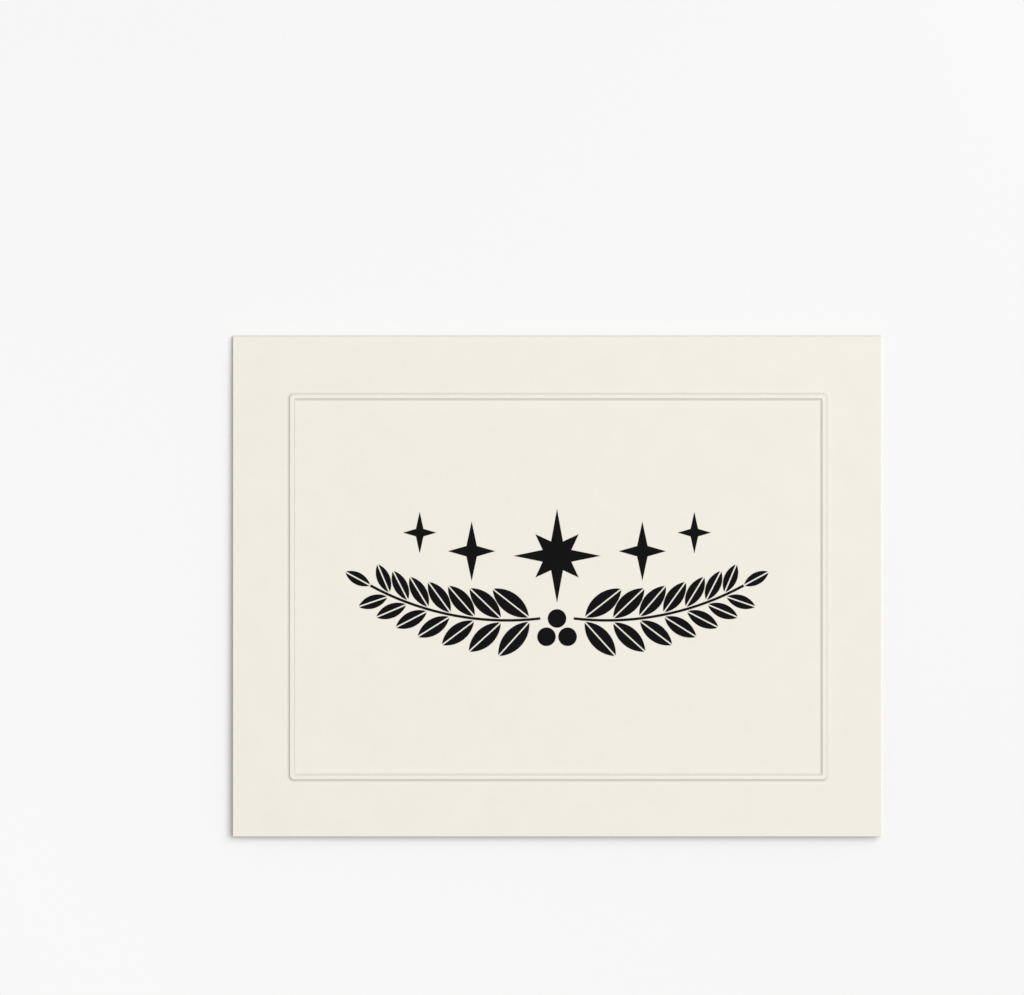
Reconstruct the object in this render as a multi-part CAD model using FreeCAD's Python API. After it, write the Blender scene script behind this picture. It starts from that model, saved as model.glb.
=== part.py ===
import FreeCAD, Part
import math
import os
from FreeCAD import Placement, Rotation, Vector

# A greeting card: one sheet of heavy uncoated card stock, scored and folded once along its
# top edge, lying closed with its front upwards. The front leaf springs a little open from
# the fold. A raised line is embossed round the front, and an ornament is printed inside it.
#
# Millimetres. X runs across the card, +Y points to the fold and +Z up. The origin is on the
# face that the card rests on, under the middle of the closed card.

# The folded sheet
card_width = 139.7
card_depth = 107.95
sheet_thickness = 0.45
fold_inner_radius = 0.2

# How the front leaf springs open: it leaves the fold at one slope, bends flatter over its
# shoulder, and is flat from there to its free edge. The shoulder ends short of the embossed
# line, whose ridge keeps the sheet straight, by this strip of flat sheet.
spring_angle = 4.0
leaf_angle = 0.45
flat_strip = 1.3

# The embossed line: its middle runs at these margins inside the edges, and the die struck it
# this far off the middle of the card. Its two slopes are hollow, and each rounds over onto the
# flat crown in an edge this wide. The crown's corners have these radii: nearly sharp on its
# inner side, where the slopes below them meet in a mitre, and rounder on its outer side.
border_margin_x = 12.47
border_margin_y = 12.93
border_shift_x = 0.24
border_shift_y = -0.2
line_width = 2.1
line_crown_width = 0.75
line_edge_width = 0.07
line_height = 0.38
line_inner_radius = 0.3
line_outer_radius = 0.8

# The printed ornament: its middle lies this far above the middle of the card
ink_thickness = 0.05
ornament_rise = 0.9

# Its sprigs: a thin curved stem that starts beside the berries and ends this far inside the
# embossed line, pairs of leaves that get shorter outwards, each leaf split by a bare midrib,
# and one more leaf at the end
stem_start_x = 3.6
stem_start_y = -7.9
stem_clearance = 16.1
stem_end_y = -0.8
stem_bow = 2.9
stem_width = 0.55
first_pair_at = 1.9
first_leaf_length = 9.9
end_leaf_length = 5.9
leaf_width_share = 0.44
leaf_pitch_share = 0.63
leaf_spread_angle = 43.0
midrib_gap = 0.3
leaf_root_gap = 0.15

# Its stars: (distance from the middle line, height, upright ray, level ray, slanting ray, waist)
main_star = (0.0, 5.6, 10.15, 9.4, 6.6, 3.35)
side_stars = (
    (18.4, 6.6, 6.4, 5.1, None, 1.6),
    (29.6, 10.6, 4.5, 3.6, None, 1.15),
)

# Its berries, three in a triangle under the main star
berry_radius = 2.0
berry_gap = 0.55
top_berry_y = -7.9

fold_outer_radius = fold_inner_radius + sheet_thickness
fold_middle_y = card_depth / 2 - fold_outer_radius
border_width = card_width - 2 * border_margin_x
border_height = card_depth - 2 * border_margin_y
slope_run = (line_width - line_crown_width) / 2
well_top = 2 * line_height
line_top_y = border_shift_y + (border_height + line_width) / 2
shoulder_length = fold_middle_y - line_top_y - flat_strip


def slope_vectors(angle):
    """Unit vectors in the YZ plane, of a leaf that rises from the fold: along it, and out of its front."""
    a = math.radians(angle)
    along = Vector(0, -math.cos(a), math.sin(a))
    outwards = Vector(0, math.sin(a), math.cos(a))
    return along, outwards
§
• **Written instruction**: Include the first line, the line containing "flat_strip = 1.3", and every line between them, copied exactly from the material above; output no other line.

• **Written answer**:
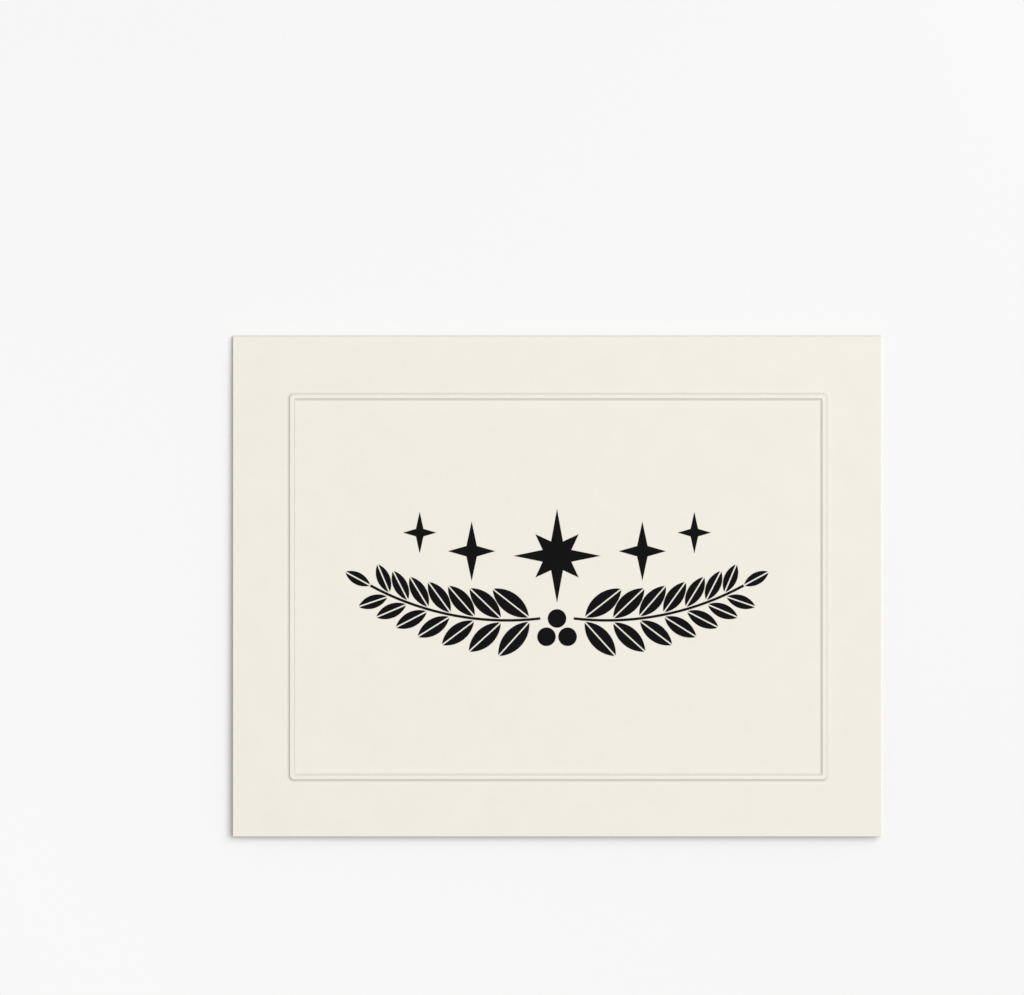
Reconstruct the object in this render as a multi-part CAD model using FreeCAD's Python API. After it, write the Blender scene script behind this picture. It starts from that model, saved as model.glb.
=== part.py ===
import FreeCAD, Part
import math
import os
from FreeCAD import Placement, Rotation, Vector

# A greeting card: one sheet of heavy uncoated card stock, scored and folded once along its
# top edge, lying closed with its front upwards. The front leaf springs a little open from
# the fold. A raised line is embossed round the front, and an ornament is printed inside it.
#
# Millimetres. X runs across the card, +Y points to the fold and +Z up. The origin is on the
# face that the card rests on, under the middle of the closed card.

# The folded sheet
card_width = 139.7
card_depth = 107.95
sheet_thickness = 0.45
fold_inner_radius = 0.2

# How the front leaf springs open: it leaves the fold at one slope, bends flatter over its
# shoulder, and is flat from there to its free edge. The shoulder ends short of the embossed
# line, whose ridge keeps the sheet straight, by this strip of flat sheet.
spring_angle = 4.0
leaf_angle = 0.45
flat_strip = 1.3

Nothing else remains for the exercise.